Higher timeframe (HTF)
1-hour, 4-hour, daily. Used for bias and big-picture zone identification.
Mid timeframe (MTF)
30-minute, 15-minute, 5-minute. Used for refinement and structure confirmation.
Lower timeframe (LTF)
1-minute, 15-second. Used for entry execution and invalidation checks.
Confluence
When multiple signals align — like an LTF zone sitting inside an HTF zone. Highest-probability setups.

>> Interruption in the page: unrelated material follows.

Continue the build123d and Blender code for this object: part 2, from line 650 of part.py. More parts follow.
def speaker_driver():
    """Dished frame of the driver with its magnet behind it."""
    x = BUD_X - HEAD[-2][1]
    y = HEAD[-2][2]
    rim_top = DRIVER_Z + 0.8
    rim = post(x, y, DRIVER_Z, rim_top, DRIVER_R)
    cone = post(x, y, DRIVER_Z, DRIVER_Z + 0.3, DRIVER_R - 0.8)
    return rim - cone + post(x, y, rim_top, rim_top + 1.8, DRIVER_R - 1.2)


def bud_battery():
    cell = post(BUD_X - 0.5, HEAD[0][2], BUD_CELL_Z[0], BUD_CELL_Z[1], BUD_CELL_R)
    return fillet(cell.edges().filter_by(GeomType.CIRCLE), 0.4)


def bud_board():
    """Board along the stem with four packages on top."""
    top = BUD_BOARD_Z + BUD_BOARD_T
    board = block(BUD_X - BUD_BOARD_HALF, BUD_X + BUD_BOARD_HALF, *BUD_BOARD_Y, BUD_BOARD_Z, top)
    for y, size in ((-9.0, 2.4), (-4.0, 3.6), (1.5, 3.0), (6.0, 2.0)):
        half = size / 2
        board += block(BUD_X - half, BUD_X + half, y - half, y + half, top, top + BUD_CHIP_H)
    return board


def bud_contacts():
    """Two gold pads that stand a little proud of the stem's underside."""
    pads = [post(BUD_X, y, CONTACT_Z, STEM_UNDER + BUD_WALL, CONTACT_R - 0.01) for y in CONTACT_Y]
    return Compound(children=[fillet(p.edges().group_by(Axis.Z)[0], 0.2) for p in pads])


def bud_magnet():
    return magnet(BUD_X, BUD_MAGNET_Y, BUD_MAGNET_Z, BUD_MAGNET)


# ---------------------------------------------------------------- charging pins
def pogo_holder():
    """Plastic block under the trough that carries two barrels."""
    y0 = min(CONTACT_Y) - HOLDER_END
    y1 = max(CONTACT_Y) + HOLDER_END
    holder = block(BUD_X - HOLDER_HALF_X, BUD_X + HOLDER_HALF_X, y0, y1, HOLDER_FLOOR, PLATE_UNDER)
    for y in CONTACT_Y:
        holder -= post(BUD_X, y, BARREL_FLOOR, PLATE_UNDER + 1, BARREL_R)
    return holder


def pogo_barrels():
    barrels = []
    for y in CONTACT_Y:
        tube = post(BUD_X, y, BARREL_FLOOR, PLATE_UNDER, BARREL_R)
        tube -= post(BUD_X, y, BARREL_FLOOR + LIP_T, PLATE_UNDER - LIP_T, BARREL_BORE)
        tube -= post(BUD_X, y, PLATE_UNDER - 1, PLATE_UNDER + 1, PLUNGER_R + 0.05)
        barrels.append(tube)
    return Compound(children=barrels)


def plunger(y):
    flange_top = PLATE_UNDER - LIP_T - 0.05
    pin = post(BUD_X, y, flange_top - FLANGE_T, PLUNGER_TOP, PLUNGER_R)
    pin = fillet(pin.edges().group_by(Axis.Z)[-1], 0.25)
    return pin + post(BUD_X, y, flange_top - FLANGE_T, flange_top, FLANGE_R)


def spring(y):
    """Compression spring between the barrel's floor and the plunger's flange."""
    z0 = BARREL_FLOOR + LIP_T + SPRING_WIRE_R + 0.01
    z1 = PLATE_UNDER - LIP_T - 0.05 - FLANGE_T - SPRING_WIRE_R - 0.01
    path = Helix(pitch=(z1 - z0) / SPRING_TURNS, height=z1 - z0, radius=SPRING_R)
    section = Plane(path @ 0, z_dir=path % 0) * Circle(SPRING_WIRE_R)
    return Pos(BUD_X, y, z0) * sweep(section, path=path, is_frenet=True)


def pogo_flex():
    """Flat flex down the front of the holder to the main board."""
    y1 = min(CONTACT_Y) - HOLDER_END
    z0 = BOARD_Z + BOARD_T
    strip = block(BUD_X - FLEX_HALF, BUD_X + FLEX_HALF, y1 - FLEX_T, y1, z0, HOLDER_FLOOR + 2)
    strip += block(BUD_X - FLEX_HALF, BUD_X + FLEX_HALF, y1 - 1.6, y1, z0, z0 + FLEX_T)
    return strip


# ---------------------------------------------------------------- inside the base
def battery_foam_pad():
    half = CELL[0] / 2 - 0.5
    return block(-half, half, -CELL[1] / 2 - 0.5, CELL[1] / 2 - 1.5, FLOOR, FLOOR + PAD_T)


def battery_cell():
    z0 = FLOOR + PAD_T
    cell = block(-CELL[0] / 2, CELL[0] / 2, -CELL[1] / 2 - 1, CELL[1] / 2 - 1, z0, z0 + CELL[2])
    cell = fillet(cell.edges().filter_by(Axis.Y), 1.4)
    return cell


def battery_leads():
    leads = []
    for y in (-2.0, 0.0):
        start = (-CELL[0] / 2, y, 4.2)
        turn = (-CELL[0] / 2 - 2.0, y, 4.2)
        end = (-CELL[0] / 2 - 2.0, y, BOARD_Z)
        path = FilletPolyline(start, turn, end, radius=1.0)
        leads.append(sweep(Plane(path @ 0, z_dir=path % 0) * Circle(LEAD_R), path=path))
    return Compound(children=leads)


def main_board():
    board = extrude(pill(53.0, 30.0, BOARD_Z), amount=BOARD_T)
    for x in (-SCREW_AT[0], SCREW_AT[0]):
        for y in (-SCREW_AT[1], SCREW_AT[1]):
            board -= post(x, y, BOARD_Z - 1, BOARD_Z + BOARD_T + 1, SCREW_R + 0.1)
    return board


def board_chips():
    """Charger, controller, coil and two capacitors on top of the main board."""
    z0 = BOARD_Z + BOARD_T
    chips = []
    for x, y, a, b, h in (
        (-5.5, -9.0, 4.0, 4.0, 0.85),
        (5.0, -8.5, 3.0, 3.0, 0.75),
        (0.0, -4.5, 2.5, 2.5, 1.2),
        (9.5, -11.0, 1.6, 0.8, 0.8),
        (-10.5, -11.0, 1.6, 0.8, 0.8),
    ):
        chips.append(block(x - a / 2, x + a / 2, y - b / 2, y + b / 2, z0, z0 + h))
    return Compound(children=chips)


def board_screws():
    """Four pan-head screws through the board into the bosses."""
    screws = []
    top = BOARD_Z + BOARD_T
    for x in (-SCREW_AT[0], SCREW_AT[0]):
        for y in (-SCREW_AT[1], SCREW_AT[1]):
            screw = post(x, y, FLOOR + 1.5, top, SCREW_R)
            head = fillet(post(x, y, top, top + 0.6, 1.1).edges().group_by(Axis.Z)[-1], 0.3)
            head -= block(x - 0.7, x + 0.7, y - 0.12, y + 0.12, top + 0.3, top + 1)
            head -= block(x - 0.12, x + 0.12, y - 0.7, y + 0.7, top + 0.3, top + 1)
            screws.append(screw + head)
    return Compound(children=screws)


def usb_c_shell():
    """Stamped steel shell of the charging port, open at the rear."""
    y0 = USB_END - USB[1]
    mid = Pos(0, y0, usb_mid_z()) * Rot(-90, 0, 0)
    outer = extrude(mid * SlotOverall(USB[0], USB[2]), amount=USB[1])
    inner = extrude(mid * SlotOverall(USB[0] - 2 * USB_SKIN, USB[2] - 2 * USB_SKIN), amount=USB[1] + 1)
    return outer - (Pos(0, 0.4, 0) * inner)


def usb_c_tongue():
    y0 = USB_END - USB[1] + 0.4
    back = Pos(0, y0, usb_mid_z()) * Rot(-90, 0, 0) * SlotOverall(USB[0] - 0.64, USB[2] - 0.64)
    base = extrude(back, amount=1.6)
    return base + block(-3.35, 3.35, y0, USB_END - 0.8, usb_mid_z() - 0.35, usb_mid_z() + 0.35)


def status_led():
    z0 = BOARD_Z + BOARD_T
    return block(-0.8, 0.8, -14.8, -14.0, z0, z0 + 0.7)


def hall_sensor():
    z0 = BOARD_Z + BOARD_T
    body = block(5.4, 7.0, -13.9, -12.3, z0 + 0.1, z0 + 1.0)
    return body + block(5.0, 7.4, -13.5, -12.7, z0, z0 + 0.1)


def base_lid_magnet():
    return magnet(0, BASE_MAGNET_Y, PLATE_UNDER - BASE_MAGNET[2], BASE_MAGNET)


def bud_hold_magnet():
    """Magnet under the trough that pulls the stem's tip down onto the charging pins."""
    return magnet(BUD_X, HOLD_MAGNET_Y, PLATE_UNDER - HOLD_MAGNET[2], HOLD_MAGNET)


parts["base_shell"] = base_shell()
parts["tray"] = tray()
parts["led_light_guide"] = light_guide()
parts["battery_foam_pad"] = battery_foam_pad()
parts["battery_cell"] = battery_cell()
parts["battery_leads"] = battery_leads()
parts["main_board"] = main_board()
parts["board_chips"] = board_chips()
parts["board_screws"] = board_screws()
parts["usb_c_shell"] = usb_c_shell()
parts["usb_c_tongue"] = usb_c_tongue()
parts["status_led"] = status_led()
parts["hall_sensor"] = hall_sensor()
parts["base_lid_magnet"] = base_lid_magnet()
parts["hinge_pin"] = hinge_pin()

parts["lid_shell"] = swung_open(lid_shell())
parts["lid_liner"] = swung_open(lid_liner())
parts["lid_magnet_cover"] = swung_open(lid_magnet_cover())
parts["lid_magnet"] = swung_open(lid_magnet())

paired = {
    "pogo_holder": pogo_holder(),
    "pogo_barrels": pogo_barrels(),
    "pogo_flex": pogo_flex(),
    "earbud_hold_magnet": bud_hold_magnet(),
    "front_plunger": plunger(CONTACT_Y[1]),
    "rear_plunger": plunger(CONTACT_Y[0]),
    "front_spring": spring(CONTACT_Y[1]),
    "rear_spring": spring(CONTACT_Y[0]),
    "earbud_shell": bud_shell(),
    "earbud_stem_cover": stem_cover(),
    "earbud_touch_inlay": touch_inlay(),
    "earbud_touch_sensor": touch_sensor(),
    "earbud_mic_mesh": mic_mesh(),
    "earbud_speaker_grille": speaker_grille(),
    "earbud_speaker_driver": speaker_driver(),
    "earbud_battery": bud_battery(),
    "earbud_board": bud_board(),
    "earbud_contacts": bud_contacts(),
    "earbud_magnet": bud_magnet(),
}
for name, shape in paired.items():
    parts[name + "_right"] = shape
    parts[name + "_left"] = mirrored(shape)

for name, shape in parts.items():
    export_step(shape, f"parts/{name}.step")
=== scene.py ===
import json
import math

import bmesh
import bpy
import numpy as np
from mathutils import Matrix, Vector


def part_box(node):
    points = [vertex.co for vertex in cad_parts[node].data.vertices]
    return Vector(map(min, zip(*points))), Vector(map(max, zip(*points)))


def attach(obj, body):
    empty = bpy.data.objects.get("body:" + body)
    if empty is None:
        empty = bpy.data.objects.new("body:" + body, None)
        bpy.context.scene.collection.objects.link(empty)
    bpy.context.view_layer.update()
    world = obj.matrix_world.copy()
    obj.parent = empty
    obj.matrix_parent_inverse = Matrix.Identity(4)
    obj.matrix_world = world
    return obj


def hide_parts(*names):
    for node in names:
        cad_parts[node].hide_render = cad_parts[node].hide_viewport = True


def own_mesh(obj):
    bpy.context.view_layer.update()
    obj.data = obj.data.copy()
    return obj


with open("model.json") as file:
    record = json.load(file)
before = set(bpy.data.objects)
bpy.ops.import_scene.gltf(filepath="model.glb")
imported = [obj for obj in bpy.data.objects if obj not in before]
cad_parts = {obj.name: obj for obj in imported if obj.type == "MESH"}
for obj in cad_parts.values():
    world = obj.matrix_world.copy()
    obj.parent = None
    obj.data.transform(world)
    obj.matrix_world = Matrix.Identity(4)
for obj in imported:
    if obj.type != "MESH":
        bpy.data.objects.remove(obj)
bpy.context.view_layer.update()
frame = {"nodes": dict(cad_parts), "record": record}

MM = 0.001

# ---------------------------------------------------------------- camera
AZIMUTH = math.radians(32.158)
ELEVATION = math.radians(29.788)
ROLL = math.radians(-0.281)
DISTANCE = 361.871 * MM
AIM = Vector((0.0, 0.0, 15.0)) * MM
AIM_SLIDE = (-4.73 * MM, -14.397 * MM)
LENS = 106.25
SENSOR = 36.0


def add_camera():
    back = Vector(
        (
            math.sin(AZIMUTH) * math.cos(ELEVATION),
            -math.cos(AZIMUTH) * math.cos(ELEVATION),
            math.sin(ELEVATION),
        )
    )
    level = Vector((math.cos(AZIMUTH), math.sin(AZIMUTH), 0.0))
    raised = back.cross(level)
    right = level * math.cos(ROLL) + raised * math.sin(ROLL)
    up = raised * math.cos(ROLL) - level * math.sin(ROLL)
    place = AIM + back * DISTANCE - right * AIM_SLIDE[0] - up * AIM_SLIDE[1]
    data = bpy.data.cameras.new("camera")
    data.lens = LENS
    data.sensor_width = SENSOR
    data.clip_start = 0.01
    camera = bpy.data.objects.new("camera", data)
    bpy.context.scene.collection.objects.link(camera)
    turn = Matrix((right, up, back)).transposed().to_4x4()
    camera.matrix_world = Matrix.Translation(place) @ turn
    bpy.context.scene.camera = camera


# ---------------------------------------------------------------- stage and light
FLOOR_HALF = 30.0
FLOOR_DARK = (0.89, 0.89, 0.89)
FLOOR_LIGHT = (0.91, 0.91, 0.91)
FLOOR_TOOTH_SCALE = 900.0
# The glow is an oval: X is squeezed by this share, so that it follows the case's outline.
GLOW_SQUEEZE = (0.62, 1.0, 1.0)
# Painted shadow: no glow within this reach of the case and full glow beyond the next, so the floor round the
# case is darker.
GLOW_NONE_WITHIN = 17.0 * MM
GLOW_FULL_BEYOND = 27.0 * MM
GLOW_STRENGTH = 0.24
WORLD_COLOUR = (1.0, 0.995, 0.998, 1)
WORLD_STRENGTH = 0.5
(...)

Quick-Reference Cheat Sheet

Screenshot it. Pin it next to your charts. Come back to it weekly.

The Core Rule

  • A zone is a gap between the outer wicks of a three-candle pattern.
  • No gap, no zone. Don't force it.
  • Middle candle color determines direction. Outer candles can be any color.

Demand Zone

  • Bullish imbalance candle (pink body) in the middle.
  • Top of zone: candle 3's low wick.
  • Bottom of zone: candle 1's high wick.
  • Bias: long on first touch.

Supply Zone

  • Bearish imbalance candle (black body) in the middle.
  • Top of zone: candle 3's high wick.
  • Bottom of zone: candle 1's low wick.
  • Bias: short on first touch.

Fresh vs. Tested vs. Invalidated

  • Fresh: never returned to. Trade on first touch.
  • Tested (1-3 times): has held. Still tradeable.
  • Invalidated: candle closed through on entry timeframe. Delete it.

Timeframes

  • HTF (1H, 4H, daily): your bias and strongest zones.
  • MTF (30m, 15m, 5m): refinement.
  • LTF (1m, 15s): entries and invalidation. Zones exist here but are less reliable.

The Six Mistakes

  • Drawing to bodies instead of wicks.
  • Forcing zones where wicks overlap.
  • Keeping broken zones on the chart.
  • Confusing a wick tap with a body close.
  • Trading every zone regardless of context.
  • Drawing zones that are too small to trade cleanly.
Final Word Every zone is a rep. Every rep makes the next one easier. Open your charts, find the three-candle patterns, mark the gaps. The more you look, the faster you'll see them in real time.